Large ICT initiatives in the private sector have a poor rate of success. The current government is showing that it is possible to attain equally poor levels of achievement in the public sector.
Chancellor Gordon Brown wants very much to help poor people. He has offered to pay people who are moving from benefits towards work on a sliding scale calculated to make it worthwhile for poor people to get a job.
Brown made two huge mistakes: He made qualification for the scheme too complicated, and he left the administration to an integrated technology system that was, to all intents and purposes, automated and unsupervised.

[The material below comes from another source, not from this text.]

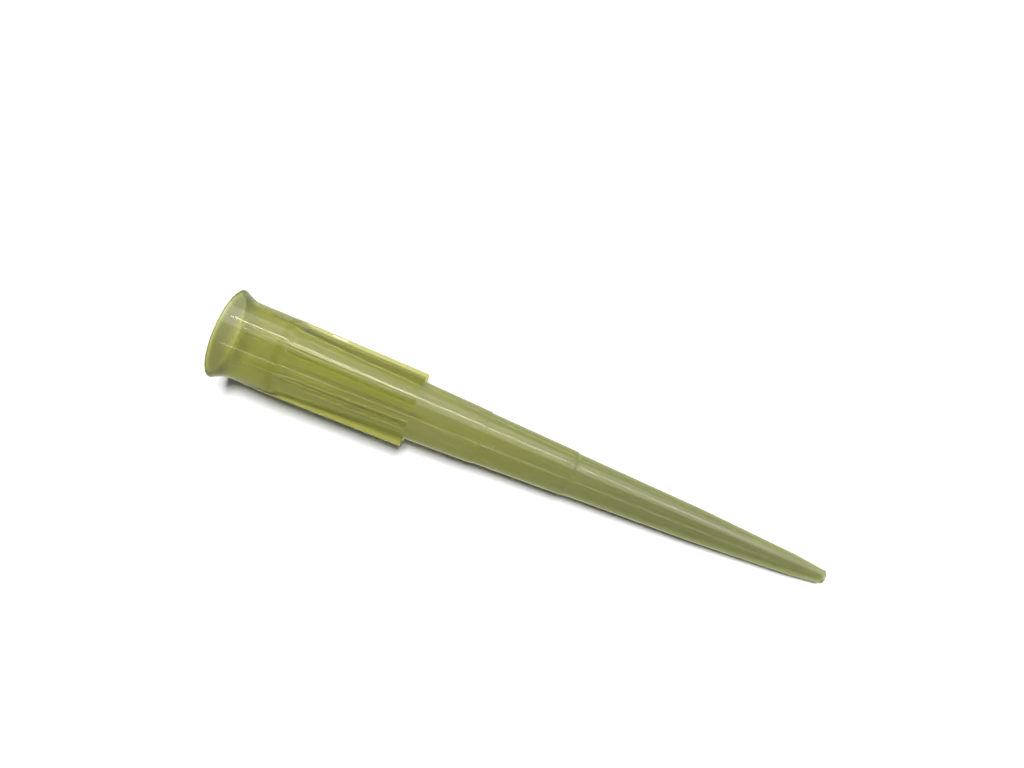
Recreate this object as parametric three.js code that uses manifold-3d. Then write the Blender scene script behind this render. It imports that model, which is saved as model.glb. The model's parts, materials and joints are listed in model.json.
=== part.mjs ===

This is Gordon Brown's error. Up to 2 million people may suffer to varying degrees from this error. The fact is that some companies and some governments get it right. When they do, the benefits are very large. When they get it wrong, it is usually down to a senior decision maker who doesn't take the project seriously enough to get into the details, oversee the implementation, test and re-test prior to lighting it off, and having a plan B. Yes, Chancellor, I'm talking about you. Your job is looking inwards at the ship of state. It is Tony Blair's job to look outwards. You should leave Africa to Geldof, and to a lesser extent to Tony Blair. It's not that the problems of developing countries are less important than the UK's benefits schemes. It's that it's not your job.
If the UK makes a similar mess of the ID scheme, people will die.